* [Records for the exercise]:

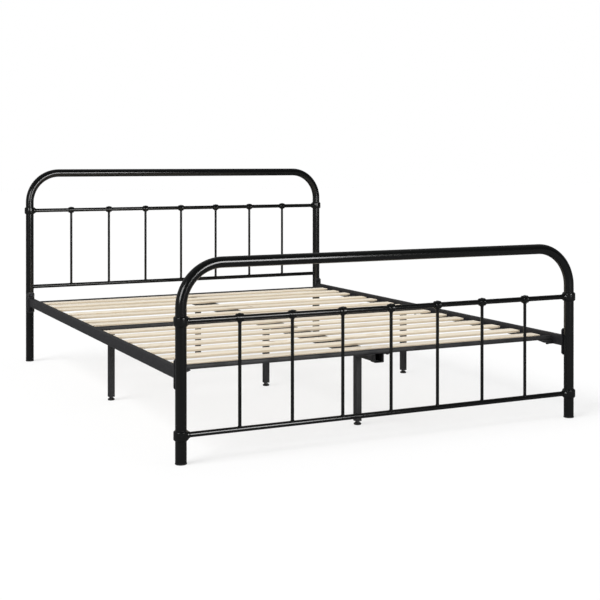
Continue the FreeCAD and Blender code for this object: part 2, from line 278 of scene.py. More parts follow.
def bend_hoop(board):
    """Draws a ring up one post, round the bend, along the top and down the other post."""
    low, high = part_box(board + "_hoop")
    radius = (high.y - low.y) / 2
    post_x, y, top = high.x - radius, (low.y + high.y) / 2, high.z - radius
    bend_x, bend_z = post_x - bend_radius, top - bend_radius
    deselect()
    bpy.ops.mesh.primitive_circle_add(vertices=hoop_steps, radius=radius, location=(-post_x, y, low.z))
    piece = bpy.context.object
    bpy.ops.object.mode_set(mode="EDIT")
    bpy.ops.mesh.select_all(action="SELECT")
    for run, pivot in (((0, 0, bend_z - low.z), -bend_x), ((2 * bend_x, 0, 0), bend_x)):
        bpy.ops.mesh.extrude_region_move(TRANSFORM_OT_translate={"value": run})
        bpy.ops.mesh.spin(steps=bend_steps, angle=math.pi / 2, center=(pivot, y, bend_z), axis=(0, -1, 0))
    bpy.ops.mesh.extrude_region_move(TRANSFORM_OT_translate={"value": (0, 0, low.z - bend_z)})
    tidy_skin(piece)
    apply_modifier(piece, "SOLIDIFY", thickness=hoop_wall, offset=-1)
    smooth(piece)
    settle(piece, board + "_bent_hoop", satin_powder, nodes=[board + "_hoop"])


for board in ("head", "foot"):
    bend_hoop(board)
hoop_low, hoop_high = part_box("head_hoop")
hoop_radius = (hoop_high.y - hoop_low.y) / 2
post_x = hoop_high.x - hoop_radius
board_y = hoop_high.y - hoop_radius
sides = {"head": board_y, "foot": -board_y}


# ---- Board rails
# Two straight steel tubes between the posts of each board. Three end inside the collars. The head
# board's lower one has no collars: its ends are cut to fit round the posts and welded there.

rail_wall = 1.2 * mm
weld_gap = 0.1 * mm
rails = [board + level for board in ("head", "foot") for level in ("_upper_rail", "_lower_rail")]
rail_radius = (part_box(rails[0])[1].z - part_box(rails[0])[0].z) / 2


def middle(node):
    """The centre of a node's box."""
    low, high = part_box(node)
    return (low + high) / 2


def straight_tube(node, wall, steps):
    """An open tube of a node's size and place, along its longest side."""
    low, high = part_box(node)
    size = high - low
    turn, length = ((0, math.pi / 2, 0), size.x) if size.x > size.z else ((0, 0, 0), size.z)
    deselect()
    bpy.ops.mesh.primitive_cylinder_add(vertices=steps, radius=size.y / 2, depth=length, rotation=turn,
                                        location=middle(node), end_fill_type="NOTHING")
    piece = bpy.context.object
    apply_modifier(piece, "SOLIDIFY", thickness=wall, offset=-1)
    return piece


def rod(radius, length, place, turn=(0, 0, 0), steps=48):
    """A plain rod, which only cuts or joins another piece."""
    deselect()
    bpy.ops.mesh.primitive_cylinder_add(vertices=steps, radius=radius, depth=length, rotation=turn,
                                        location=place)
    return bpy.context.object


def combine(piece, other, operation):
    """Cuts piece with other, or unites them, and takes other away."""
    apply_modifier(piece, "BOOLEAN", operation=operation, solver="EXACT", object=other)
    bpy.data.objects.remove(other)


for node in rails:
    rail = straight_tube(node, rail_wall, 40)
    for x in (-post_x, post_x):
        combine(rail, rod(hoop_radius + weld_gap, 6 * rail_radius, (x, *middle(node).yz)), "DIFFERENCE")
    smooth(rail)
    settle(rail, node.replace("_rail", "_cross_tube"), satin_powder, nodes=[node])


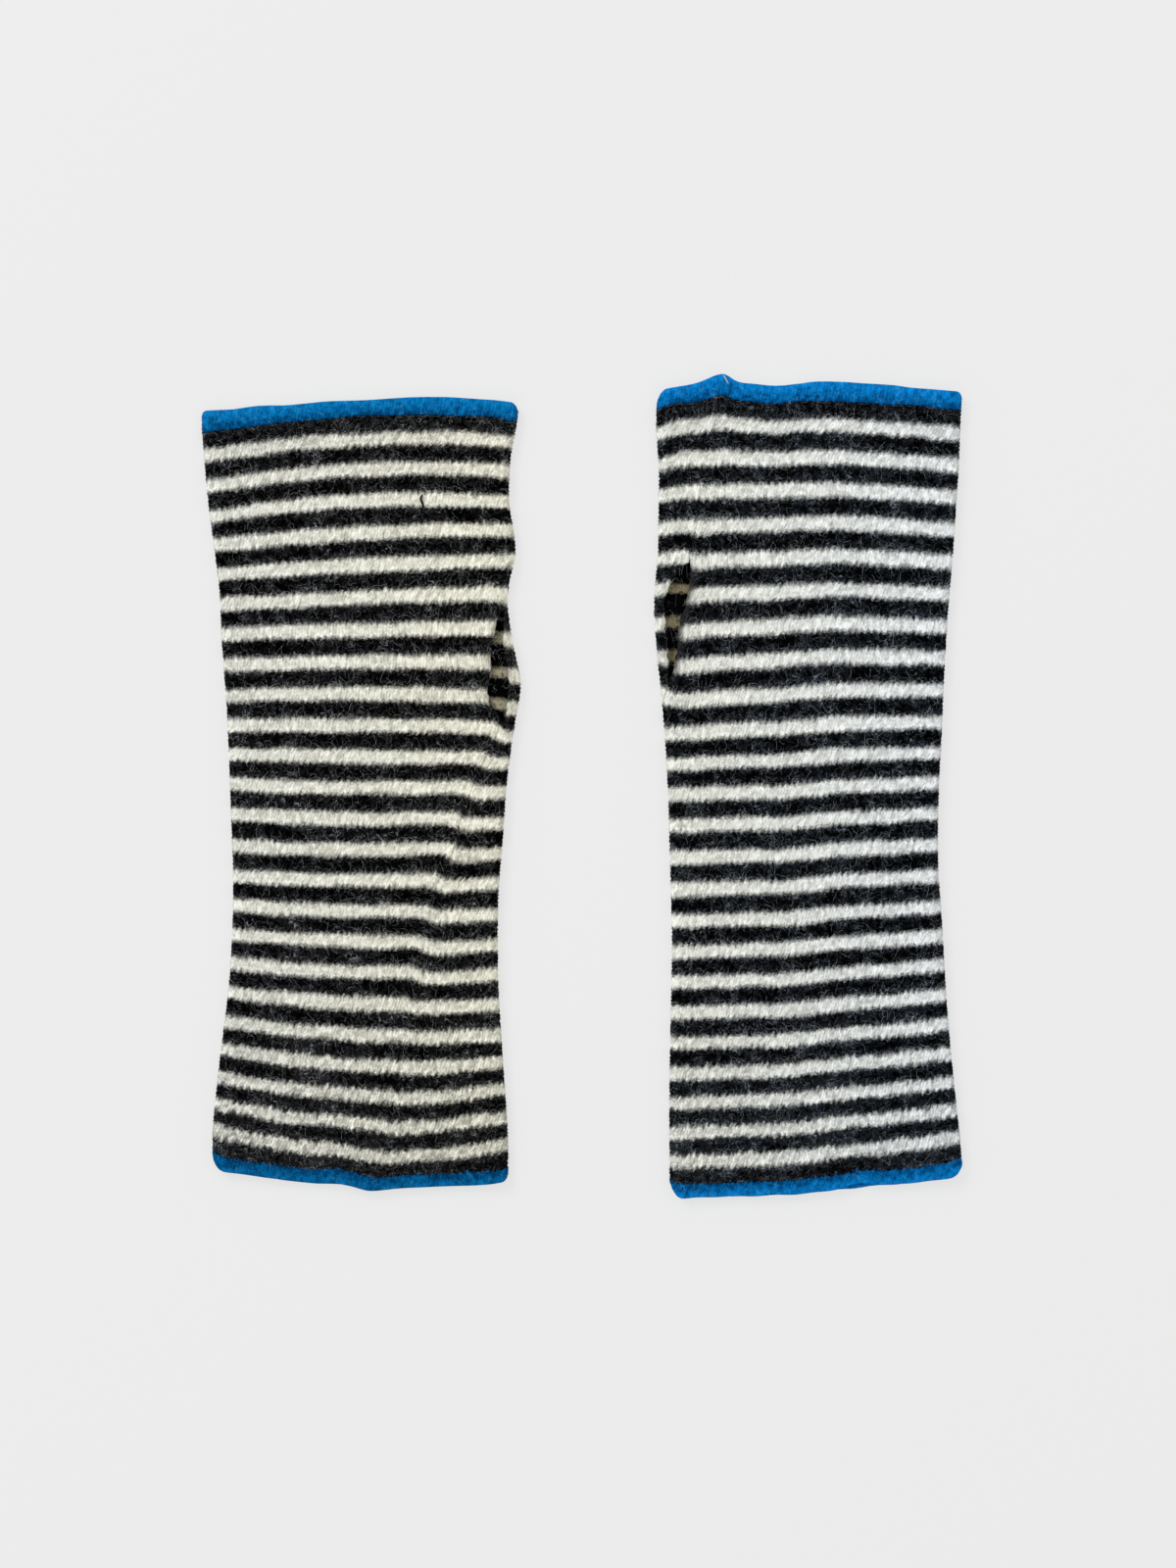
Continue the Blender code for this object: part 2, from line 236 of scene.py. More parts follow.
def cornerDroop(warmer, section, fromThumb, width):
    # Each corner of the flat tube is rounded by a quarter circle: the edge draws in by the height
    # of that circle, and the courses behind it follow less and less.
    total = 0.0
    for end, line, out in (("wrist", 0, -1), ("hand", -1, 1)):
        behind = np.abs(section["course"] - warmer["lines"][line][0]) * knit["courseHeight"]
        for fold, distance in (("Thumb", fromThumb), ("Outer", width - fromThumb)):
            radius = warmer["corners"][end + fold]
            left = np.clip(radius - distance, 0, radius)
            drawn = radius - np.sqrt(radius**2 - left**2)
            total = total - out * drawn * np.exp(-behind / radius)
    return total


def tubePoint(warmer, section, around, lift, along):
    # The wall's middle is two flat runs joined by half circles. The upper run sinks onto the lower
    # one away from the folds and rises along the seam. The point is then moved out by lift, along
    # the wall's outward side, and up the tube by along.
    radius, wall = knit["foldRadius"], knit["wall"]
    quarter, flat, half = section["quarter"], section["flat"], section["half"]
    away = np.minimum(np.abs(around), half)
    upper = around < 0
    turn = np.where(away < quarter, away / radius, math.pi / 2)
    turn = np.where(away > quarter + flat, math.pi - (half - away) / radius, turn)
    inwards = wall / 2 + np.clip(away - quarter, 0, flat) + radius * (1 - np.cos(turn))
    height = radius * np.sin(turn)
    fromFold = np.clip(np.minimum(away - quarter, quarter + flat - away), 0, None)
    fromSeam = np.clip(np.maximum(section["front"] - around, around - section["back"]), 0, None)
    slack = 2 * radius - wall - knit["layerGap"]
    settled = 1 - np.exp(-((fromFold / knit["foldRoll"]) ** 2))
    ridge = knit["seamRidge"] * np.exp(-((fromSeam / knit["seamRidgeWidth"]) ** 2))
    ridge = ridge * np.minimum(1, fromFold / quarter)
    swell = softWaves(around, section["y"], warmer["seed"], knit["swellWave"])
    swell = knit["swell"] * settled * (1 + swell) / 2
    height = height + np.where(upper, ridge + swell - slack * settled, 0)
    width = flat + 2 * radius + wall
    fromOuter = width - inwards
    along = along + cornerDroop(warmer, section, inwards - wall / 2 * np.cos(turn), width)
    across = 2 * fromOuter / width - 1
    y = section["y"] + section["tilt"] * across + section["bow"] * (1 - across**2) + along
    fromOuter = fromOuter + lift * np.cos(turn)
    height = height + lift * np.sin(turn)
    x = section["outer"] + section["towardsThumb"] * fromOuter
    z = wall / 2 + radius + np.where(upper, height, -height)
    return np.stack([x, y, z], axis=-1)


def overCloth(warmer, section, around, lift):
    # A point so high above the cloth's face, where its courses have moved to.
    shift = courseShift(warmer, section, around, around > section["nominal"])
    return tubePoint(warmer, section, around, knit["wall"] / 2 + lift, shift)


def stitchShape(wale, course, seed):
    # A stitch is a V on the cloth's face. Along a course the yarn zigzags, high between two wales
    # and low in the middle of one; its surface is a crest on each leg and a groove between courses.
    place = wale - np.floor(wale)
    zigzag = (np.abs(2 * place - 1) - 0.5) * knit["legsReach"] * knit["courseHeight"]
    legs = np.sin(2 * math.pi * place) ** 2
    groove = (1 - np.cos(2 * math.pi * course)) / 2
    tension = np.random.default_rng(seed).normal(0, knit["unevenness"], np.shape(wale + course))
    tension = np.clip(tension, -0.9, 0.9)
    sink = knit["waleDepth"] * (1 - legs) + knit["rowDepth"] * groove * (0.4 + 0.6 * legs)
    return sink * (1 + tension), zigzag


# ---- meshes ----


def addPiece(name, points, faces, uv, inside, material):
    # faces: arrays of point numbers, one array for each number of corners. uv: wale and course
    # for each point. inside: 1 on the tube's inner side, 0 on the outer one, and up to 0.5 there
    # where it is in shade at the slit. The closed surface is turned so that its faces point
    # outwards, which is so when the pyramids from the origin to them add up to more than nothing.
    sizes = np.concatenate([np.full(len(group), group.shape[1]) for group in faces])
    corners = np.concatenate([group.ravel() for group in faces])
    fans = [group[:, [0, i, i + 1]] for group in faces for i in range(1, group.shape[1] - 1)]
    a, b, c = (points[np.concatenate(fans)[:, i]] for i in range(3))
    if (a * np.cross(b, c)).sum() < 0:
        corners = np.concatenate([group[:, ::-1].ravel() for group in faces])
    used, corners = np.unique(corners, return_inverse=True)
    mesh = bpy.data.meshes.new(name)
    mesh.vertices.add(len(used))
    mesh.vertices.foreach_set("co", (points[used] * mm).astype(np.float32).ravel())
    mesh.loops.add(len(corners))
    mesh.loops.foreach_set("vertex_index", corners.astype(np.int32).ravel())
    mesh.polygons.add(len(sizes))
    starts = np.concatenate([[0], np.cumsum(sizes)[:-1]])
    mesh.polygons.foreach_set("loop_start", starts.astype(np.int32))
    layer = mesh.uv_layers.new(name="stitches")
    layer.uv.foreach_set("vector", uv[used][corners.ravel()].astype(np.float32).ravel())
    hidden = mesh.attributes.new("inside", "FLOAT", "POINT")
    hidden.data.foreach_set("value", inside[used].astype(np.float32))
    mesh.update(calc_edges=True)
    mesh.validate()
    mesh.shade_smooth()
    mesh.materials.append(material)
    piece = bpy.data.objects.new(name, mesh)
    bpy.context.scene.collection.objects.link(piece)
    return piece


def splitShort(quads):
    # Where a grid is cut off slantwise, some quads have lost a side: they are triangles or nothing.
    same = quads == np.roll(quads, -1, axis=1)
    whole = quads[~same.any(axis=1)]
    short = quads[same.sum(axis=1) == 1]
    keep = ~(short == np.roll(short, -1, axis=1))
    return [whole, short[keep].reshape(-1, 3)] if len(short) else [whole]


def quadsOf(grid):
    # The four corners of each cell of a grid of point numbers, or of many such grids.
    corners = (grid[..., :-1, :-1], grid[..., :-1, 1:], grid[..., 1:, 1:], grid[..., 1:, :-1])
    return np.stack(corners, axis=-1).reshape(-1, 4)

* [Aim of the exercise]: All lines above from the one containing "Continue the Blender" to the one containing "return total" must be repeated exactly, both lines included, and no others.

* [Task result]:
Continue the Blender code for this object: part 2, from line 236 of scene.py. More parts follow.
def cornerDroop(warmer, section, fromThumb, width):
    # Each corner of the flat tube is rounded by a quarter circle: the edge draws in by the height
    # of that circle, and the courses behind it follow less and less.
    total = 0.0
    for end, line, out in (("wrist", 0, -1), ("hand", -1, 1)):
        behind = np.abs(section["course"] - warmer["lines"][line][0]) * knit["courseHeight"]
        for fold, distance in (("Thumb", fromThumb), ("Outer", width - fromThumb)):
            radius = warmer["corners"][end + fold]
            left = np.clip(radius - distance, 0, radius)
            drawn = radius - np.sqrt(radius**2 - left**2)
            total = total - out * drawn * np.exp(-behind / radius)
    return total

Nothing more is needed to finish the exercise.